Re: dictionaries...

Consultant (amrit@xvt.com)
Mon, 18 Jul 1994 10:50:51 -0600 (MDT)

> Given this dictionary:
>
> months = { 'jan':1,
> ........
> 'dec':12
> }
>
>
> What is the easy way to enumerate the keys in the order they are
> declared above?
>
In this case, you can take advantage of the fact that if you sort the
values, then the keys will be in the order you want. Realizing this,
I wrote a Python program that gets the dictionarie's items(), sorts
them from the value field (sort() can take a second argument which
can be a compare function, great when the default sort is not what
you want), then iterates over the keys.

I included a special routine I wrote which will sort any datatype
(I use it for lists, tuples, & other sequencables), that is also
more conveinent to call than the sort() method, due to its functional
form.

# cal.py

months = {
'jan': 1,
'feb': 2,
'mar': 3,
'apr': 4,
'may': 5,
'jun': 6,
'jul': 7,
'aug': 8,
'sep': 9,
'oct': 10,
'nov': 11,
'dec': 12
}

# We can get the natural ordering of month names from the dictionary,
# by sorting the values of the dictionary. That's what we do here.

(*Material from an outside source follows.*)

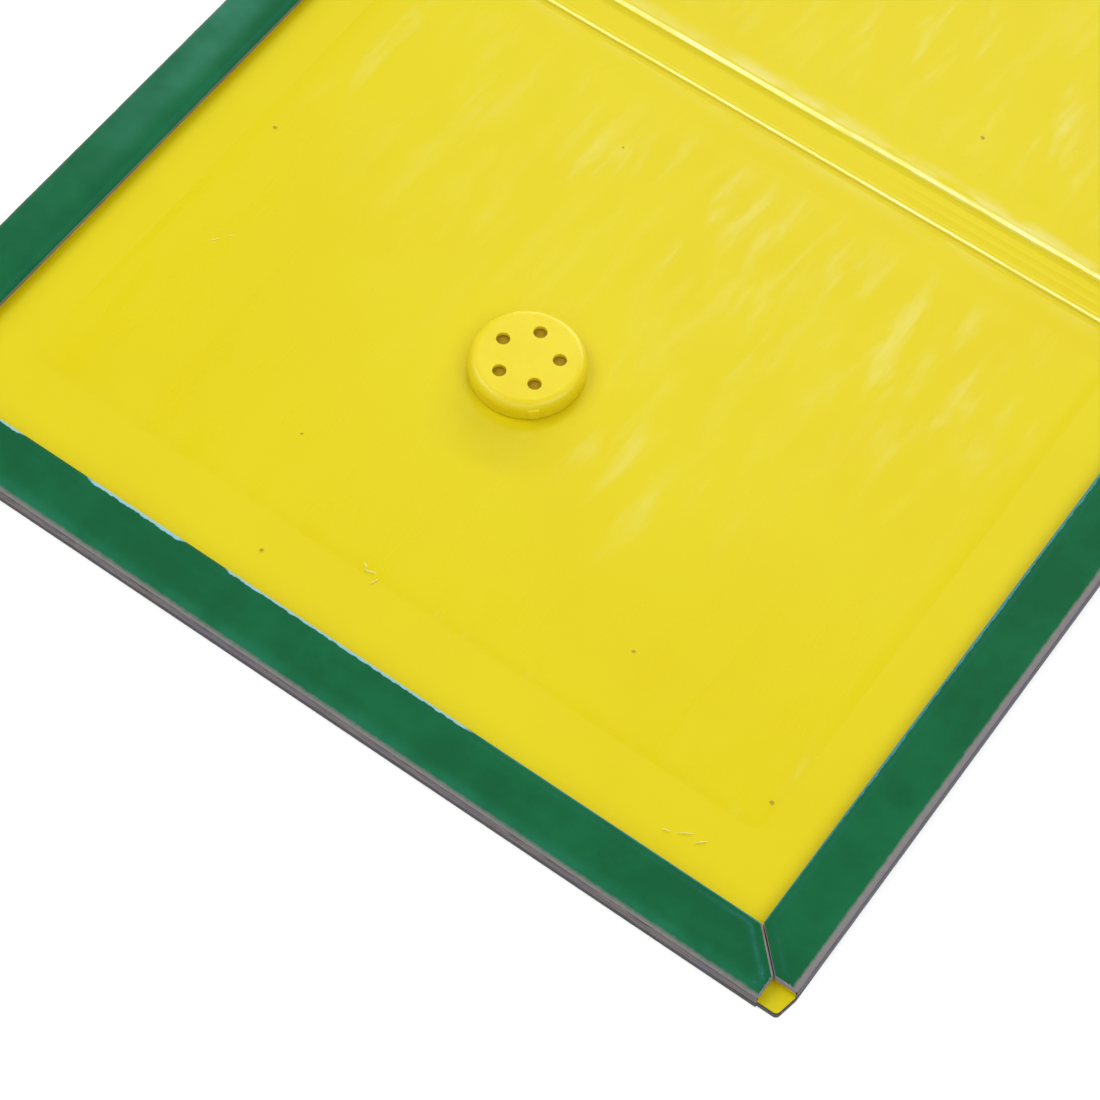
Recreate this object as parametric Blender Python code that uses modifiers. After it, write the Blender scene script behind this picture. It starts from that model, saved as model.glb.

def sort(seq, func = lambda x, y: cmp(x, y)):
seq = map(None, seq) # convert sequence to list
seq.sort(func)
return seq

def applyToMonths(proc):
items = sort(months.items(), lambda x,y: cmp(x[1], y[1])) # compare values
for item in map(lambda x: x[0], items): # apply over keys
proc(item)

from sys import stdout
applyToMonths(lambda x: stdout.write(x + '\n'))

- Or, if you prefer the longish way:

items = months.items()
items.sort(lambda x,y: cmp(x[1], y[1]))
for item in map(lambda x: x[0], items): print item

This is the essence of the idea, but I do tend to get carried away :-)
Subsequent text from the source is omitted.